A record needs to be kept of the type associated with each name referenced in the program. This is done by constructing a symbol table, and adding an entry to this table each time that a variable declaration is encountered while traversing the tree. The symbol table is implemented using a hashtable, and each entry is indexed by the name. The symbol table contains information about the type associated with each name, and also whether it was declared as a variable or a constant. It should be ensured that assignments are not made to constant values. Uniqueness checks are performed by checking that the key does not already appear in the hashtable before adding a new entry.
When a variable of a type which is a class is defined, as well as noting the type of this variable in the symbol table, the types of all of the attributes inside the class must also be recorded. This could be done by including the fully qualified names of all accessible attributes in the symbol table, but this is an inefficient implementation. It should not be necessary to repeat the information about the types of attributes in the table every time a variable of a user defined type is declared, as each of these will have the same set of attributes with the same types, even if they are assigned different values.

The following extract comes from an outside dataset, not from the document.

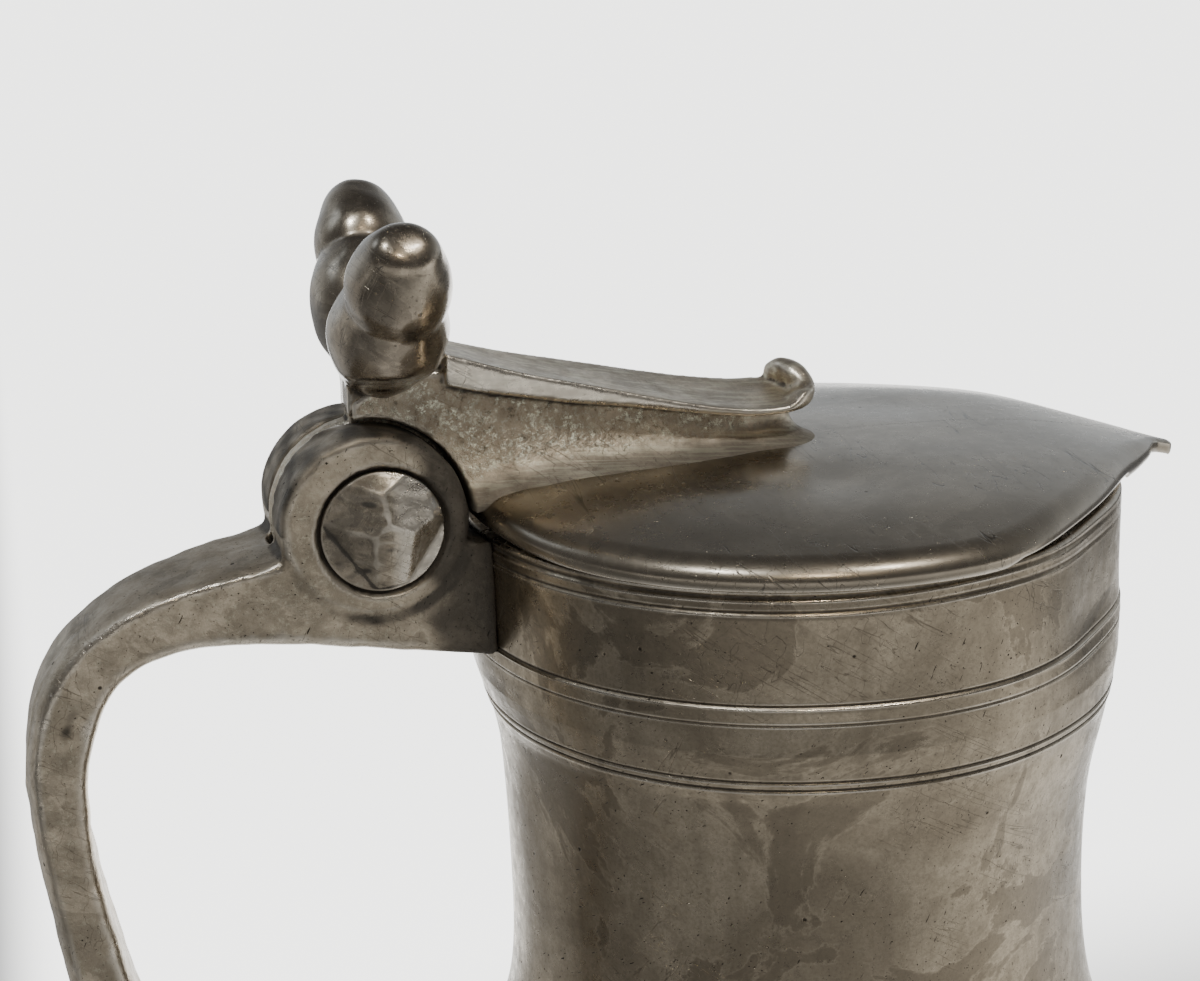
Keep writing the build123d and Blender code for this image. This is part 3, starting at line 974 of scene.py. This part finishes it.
def lid_piece():
    """Domed heart-shaped sheet whose edge rolls down over the rim.

    Its rings run from the middle of the top outwards, round the edge and back in underneath.
    """
    count = 900
    edge = heart_outline(count)
    along = np.roll(edge, -1, 0) - np.roll(edge, 1, 0)
    along /= np.linalg.norm(along, axis=1)[:, None]
    inward = np.c_[-along[:, 1], along[:, 0]]
    radius = np.hypot(*edge.T)
    at_tip = smoothstep(45, 57, edge[:, 0])
    roll = LID_ROLL_WIDTH - 2.2 * at_tip
    fall = LID_ROLL_FALL - 1.5 * at_tip
    over_rim = 0.7 * smoothstep(LID_EDGE_RADIUS - 0.6, LID_EDGE_RADIUS - 0.1, radius)
    total = LID_LIP_REACH + over_rim - 1.2 * at_tip + shoulder_rise(*edge.T)
    shoulder = edge + inward * roll[:, None]
    rings = []
    for share in 1 - (1 - np.linspace(0.004, 1, 70)) ** 1.5:
        flat = shoulder * share
        rings.append(np.c_[flat, dome(*flat.T)])
    for angle in np.radians(np.arange(6, 91, 6)):
        flat = edge + inward * (roll * (1 - math.sin(angle)))[:, None]
        rings.append(np.c_[flat, dome(*flat.T) - fall * (1 - math.cos(angle))])
    edge_z = dome(*edge.T)
    for inset, share in ((0.0, 0.35), (0.06, 0.65), (0.22, 0.9), (0.42, 1.0), (0.62, 0.92)):
        rings.append(np.c_[edge + inward * inset, edge_z - fall - share * (total - fall)])
    for share in np.linspace(1, 0.004, 50):
        flat = (edge + inward * 0.75) * share
        thickness = LID_THICKNESS + (0.75 - 1.0 * at_tip) * smoothstep(0.86, 0.97, share)
        thickness = thickness + shoulder_rise(*flat.T)
        rings.append(np.c_[flat, dome(*flat.T) - thickness])
    points = np.vstack(rings)
    uneven = 0.10 * ripple(points * (1, 1, 0), 22, 41)
    points[:, 2] += uneven * smoothstep(46, 36, np.hypot(*points[:, :2].T))
    for centre, size, depth in LID_DENTS:
        points[:, 2] -= depth * bump_at(points, centre, size)
    piece = capped_tube("heart_lid", np.split(points, len(rings)))
    # The brightening at the highlight place is a painted highlight.
    age(piece, (0.25, 0.9), (0.05, 0.4), extra_wear_and_highlight=0.9 * bump_at(points, PAINTED_HIGHLIGHT_PLACE, 3.6))
    finish_piece(piece, LID_PEWTER, "lid", "pewter_lid", "lid_plate")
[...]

To avoid this, the approach which I have taken
is, whenever a new class is defined, to create a separate symbol table for the scope of that class, and whenever
a variable of that type is declared, to insert a reference to that local symbol table into the global symbol table.
When a lookup is required, the qualified name can be split where the dots appear (as a qualified name will
be of the form varname.attribute
), the left hand side used to index the global symbol table,
and the right hand side used to index the class specific one to find the attribute information. This indirection
can be applied recursively so that classes may be nested to any depth desired by the programmer.
A set of known types is also maintained, so that whenever a declaration is encountered a check can be made to ensure that the type to be associated with the name is valid.